Os alternativos – nacionais e estrangeiros – cultivam uma filosofia singular de vida nesses tempos de consumismo desenfreado, desfrutando de uma rotina frugal, mas intensa.  Consomem pouco e ocupam-se em funções modestas, mais ajustada àqueles que valorizam a contemplação.
Feira-livre
A convergência entre nativos, alternativos e o turista convencional se dá aos domingos, na aguardada feira-livre. Lá, todas as tendências convergem nos tabuleiros e nas barracas: o artesanato criativo – pulseiras, colares, tiaras e outros adereços – que atrai o visitante convive com bancas que exibem tomates, cebolas, pimentões, pepinos, berinjelas e hortaliças que abastecem os nativos; acessórios para celular e cd’s de arrocha seduzem jovens locais e não falta quem consuma até comida oriental entre as barracas.
Tabaréus com chapéus surrados, que vendem utensílios de barro – tachos e panelas rústicas – compartilham o calçamento com alternativos do sul da América do Sul que, tranquilamente, sorvem chimarrão nas frias manhãs de inverno.
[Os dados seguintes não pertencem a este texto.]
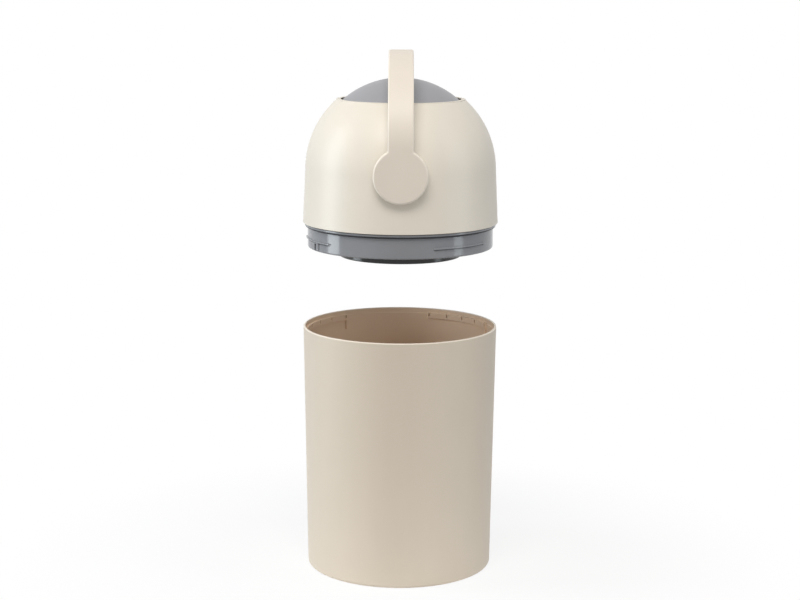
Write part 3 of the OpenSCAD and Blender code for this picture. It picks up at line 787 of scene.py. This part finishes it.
# The head shell: a cream satin dome, straight-walled at its foot and cut flat across
# its crown. Inside are a bushed boss for each axle and the six posts for the screws.
cut_rise = 78.5 * mm
cut_gap = 7.8 * mm
crown_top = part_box("dome_shell")[1].z
cut_z = crown_top - head_z
cut_r = sqrt(ball_r ** 2 - cut_rise ** 2) + cut_gap
crown_h = (cut_z - belt_z) / sqrt(1 - (cut_r / belt_r) ** 2)
bush_r = 11.55 * mm
boss_r = bush_r + 3.5 * mm
boss_y = pole_y + 2.5 * mm + run_gap + 1.5 * mm
post_h = 24 * mm
web_half = 1.2 * mm
stop_r = 19 * mm
across_all = 0.2  # farther from the middle than any part of the head


def shell_out(z):
    """Outer radius of the shell at a height above its lower edge."""
    if z <= belt_z:
        return rim_r - shell_draft * z / belt_z
    return belt_r * sqrt(1 - ((z - belt_z) / crown_h) ** 2)


def shell_in(z):
    """Inner radius of the shell at that height."""
    if z <= belt_z:
        return shell_out(z) - shell_wall
    return (belt_r - shell_wall) * sqrt(1 - ((z - belt_z) / (crown_h - shell_wall)) ** 2)


def shell_outline():
    """Half section of the dome's wall, from its lower edge up outside and down inside."""
    lip = 1.0 * mm
    steps = 56
    top_out = cut_z - lip
    shell = [(shell_out(z), z) for z in [belt_z * k / 4 for k in (1, 2, 3)]]
    shell += [(shell_out(z), z) for z in
              [belt_z + (top_out - belt_z) * sin(radians(90 * k / steps)) for k in range(steps + 1)]]
    lip_points = arc(shell_out(top_out) - lip * 0.62, top_out, lip, 40, 90, 5)[1:]
    inside = [(shell_in(z), z) for z in
              [belt_z + (cut_z - 0.5 * mm - belt_z) * cos(radians(90 * k / 32)) for k in range(33)]]
    foot = rounded([(shell_in(0), 0, 0.4 * mm), (rim_r, 0, 0.6 * mm), (shell_out(6 * mm), 6 * mm, 0)])
    outline = foot + shell + lip_points + [(shell_in(cut_z) + 0.5 * mm, cut_z)] + inside
    return [(r, z + head_z) for r, z in outline]


def boss(axis):
    """The boss that carries a bush, with the step round its upper half that stops the
    axle's pin."""
    sunk = 0.6 * mm
    body = tube("boss", 0, boss_r, boss_y, belt_r - shell_wall + sunk, axis=axis)
    step_far = shell_in(pivot_z - head_z + stop_r) + sunk
    step = tube("step", boss_r - 1 * mm, stop_r, boss_y, step_far, axis=axis)
    shaped(step, "INTERSECT", block("upper", (-across_all, -across_all, 2 * mm), (across_all,) * 3))
    return moved(shaped(body, "UNION", step), z=pivot_z)


shell_body = revolved("shell_body", shell_outline())
shaped(shell_body, "UNION", boss("-Y"), boss("Y"),
       *around(lambda: pin("post", post_r, head_z, head_z + post_h), post_n, post_ring_r),
       *around(lambda: block("web", (0, -web_half, head_z + spigot_h + run_gap),
                             (shell_in(post_h) + 2 * mm - post_ring_r, web_half, head_z + post_h)),
               post_n, post_ring_r))
shaped(shell_body, "DIFFERENCE",
       moved(tube("bore", 0, bush_r, -across_all, across_all, axis="Y"), z=pivot_z),
       *around(lambda: pin("pilot", screw_d / 2 + 0.05 * mm, head_z - past, head_z + post_h - 2 * mm),
               post_n, post_ring_r))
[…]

Esses se comunicam no inconfundível sotaque italianado dos platinos.
A feira-livre, com sua cadência própria, regula a economia dos nativos que mantêm restaurantes especializados em comida caseira, acanhados mercadinhos que abastecem despensas domésticas, agricultores modestos e as centenas de prestadores de serviços no ramo turístico. Todos reclamam dos preços, elevados para os padrões de renda dos nativos.
À volta dessa faina produtiva, os indescritíveis paredões verdes de vegetação e mata que tornaram badalado o lugarejo remoto. No Vale do Capão, a vida pulsa sob a incessante e cristalina trilha sonora das cachoeiras que se desprendem, caprichosas, dos morros vertiginosos. Onipresente e rara – lá, a escassez hídrica é uma ameaça iminente – a água ferruginosa que escorre pelas pedras é, talvez o maior símbolo daquele recanto inesquecível da Bahia.